Renderability refers to the continued ability to use and access a digital object while maintaining its inherent significant properties.

Physical media obsolescence

can occur when access to digital content requires external dependencies that are no longer manufactured, maintained, or supported. External dependencies can refer to hardware, software, or physical carriers. For example, DLT tape was used for backups and data preservation, but is no longer used.

Format obsolescence

File format obsolescence can occur when adoption of new encoding formats supersedes use of existing formats, or when associated presentation tools are no longer readily available.
While the use of file formats will vary among archival institutions given their capabilities, there is documented acceptance among the field that chosen file formats should be "open, standard, non-proprietary, and well-established" to enable long-term archival use. Factors that should enter consideration when selecting sustainable file formats include disclosure, adoption, transparency, self-documentation, external dependencies, impact of patents, and technical protection mechanisms.

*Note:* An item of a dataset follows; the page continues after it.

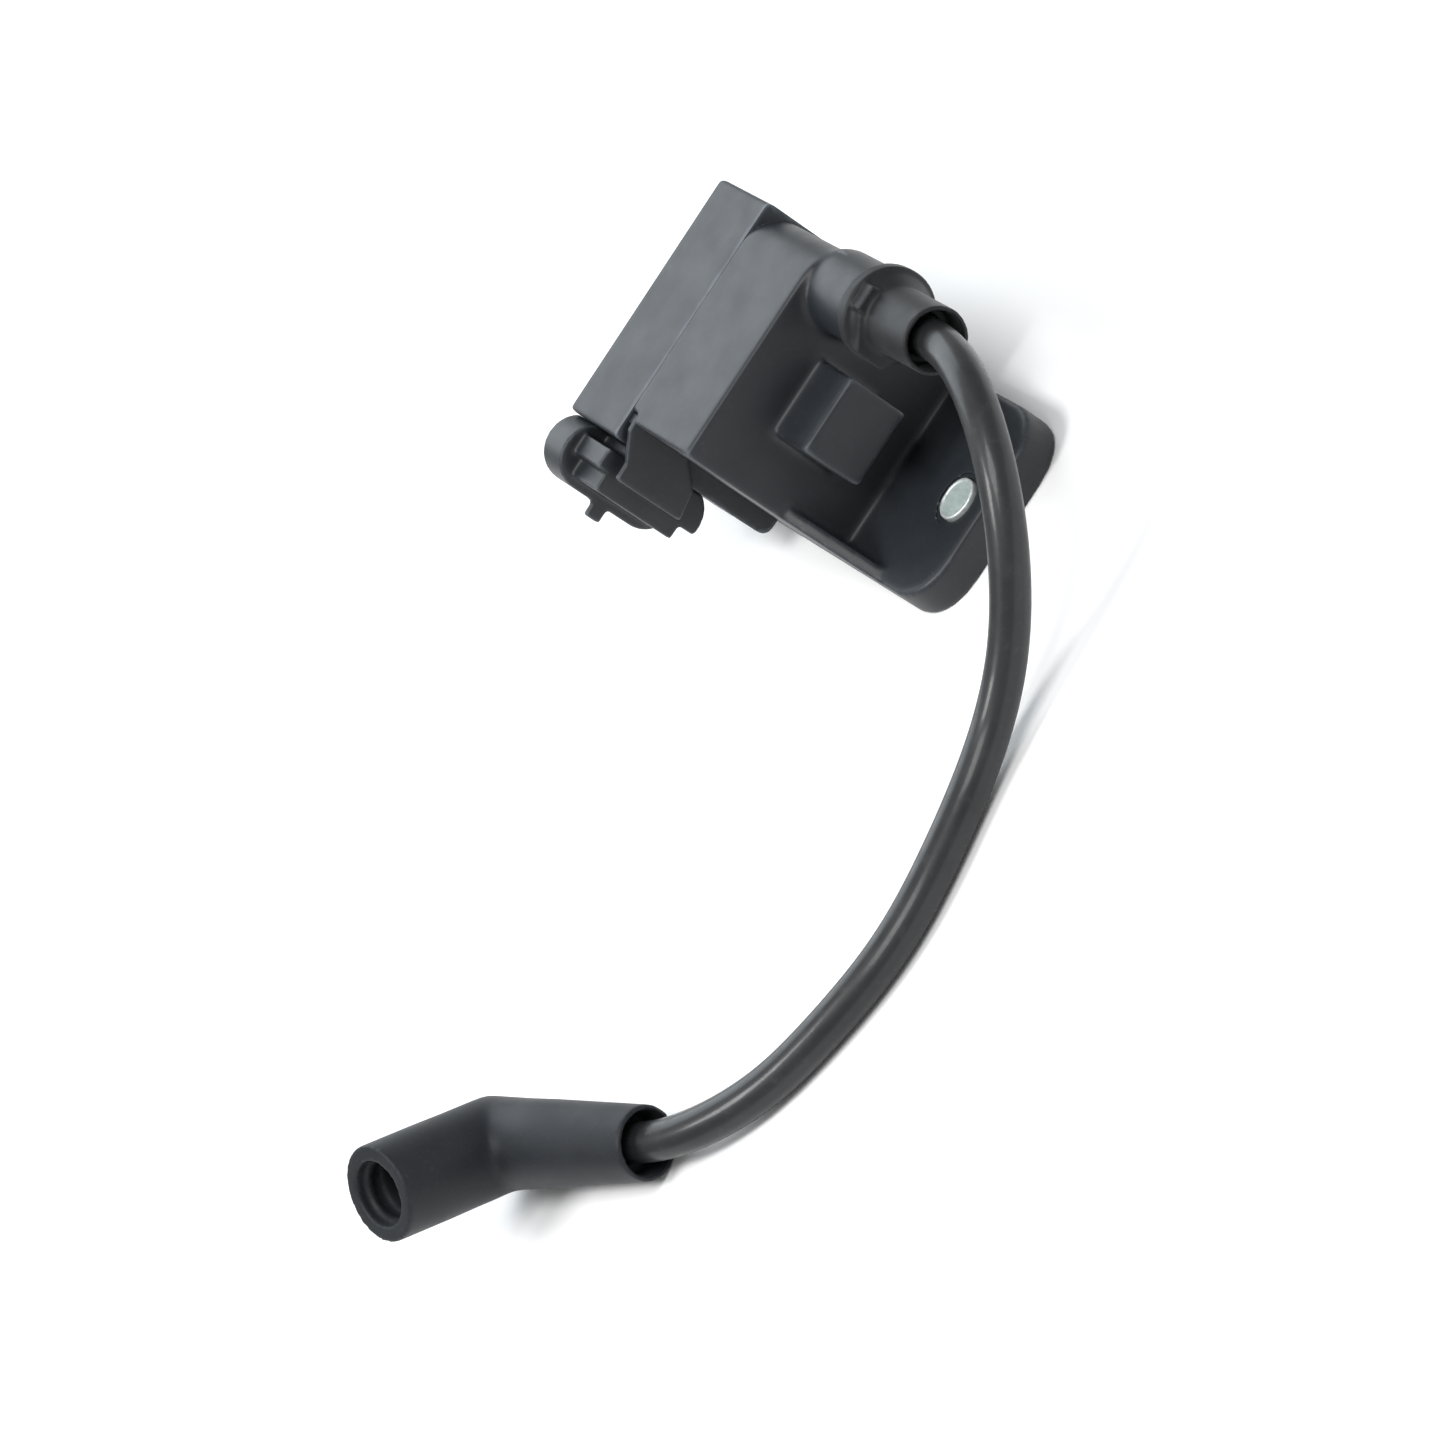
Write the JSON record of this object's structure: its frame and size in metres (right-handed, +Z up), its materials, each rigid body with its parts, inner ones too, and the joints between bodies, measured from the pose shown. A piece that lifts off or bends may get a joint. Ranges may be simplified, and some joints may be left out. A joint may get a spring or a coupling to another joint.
{
  "type": "ignition coil",
  "caption": "Small-engine ignition coil: potted moulded case on a flat bolt-down base, with an oval plug-in primary connector and a fixed high-tension lead ending in an elbow plug boot.",
  "frame": {"origin": "on the mounting face, midway between the two fixing holes", "axes": "+X through the fixing holes towards the tower and lead, +Y towards the side the tower stands on, +Z up from the mounting face"},
  "size_m": [0.1582, 0.1846, 0.0438],
  "materials": {
    "plastic": "satin moulded, glass-filled",
    "cover_plastic": "satin moulded, glass-filled",
    "connector_plastic": "satin moulded",
    "bushing_steel": "zinc plated",
    "core_steel": "silicon steel stack",
    "magnet": "sintered",
    "cushion": "silicone",
    "bobbin_plastic": "moulded",
    "copper": "enamelled copper wire",
    "resin": "cast epoxy",
    "brass": "stamped",
    "tinned": "tin plated",
    "cap_rubber": "matt",
    "jacket": "semi-gloss silicone",
    "boot_rubber": "matt"
  },
  "bodies": {
    "root": {"case": "plastic", "rear_cover": "cover_plastic", "mount_bushings": "bushing_steel", "core_laminations": "core_steel", "bias_magnet": "magnet", "core_cushion": "cushion", "primary_bobbin": "bobbin_plastic", "primary_winding": "copper", "secondary_bobbin": "bobbin_plastic", "secondary_winding": "copper", "potting": "resin", "hv_terminal": "brass", "hv_link": "copper", "connector_housing": "connector_plastic", "connector_pins": "tinned", "primary_leads": "copper", "tower_cap": "cap_rubber", "ht_lead": "jacket", "lead_conductor": "tinned"},
    "boot": {"plug_boot": "boot_rubber", "plug_terminal": "brass"}
  },
  "joints": [
    {"name": "boot_swivel", "type": "hinge", "parent": "root", "child": "boot", "pos_m": [0.0406, -0.13367, 0.00985], "axis": [0.9061, 0.4142, -0.0863], "range_deg": [-45, 45]}
  ]
}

Other considerations for selecting sustainable file formats include "format longevity and maturity, adaptation in relevant professional communities, incorporated information standards, and long-term accessibility of any required viewing software". For example, the Smithsonian Institution Archives considers uncompressed TIFFs to be "a good preservation format for born-digital and digitized still images because of its maturity, wide adaptation in various communities, and thorough documentation".
Formats proprietary to one software vendor are more likely to be affected by format obsolescence. Well-used standards such as Unicode and JPEG are more likely to be readable in future.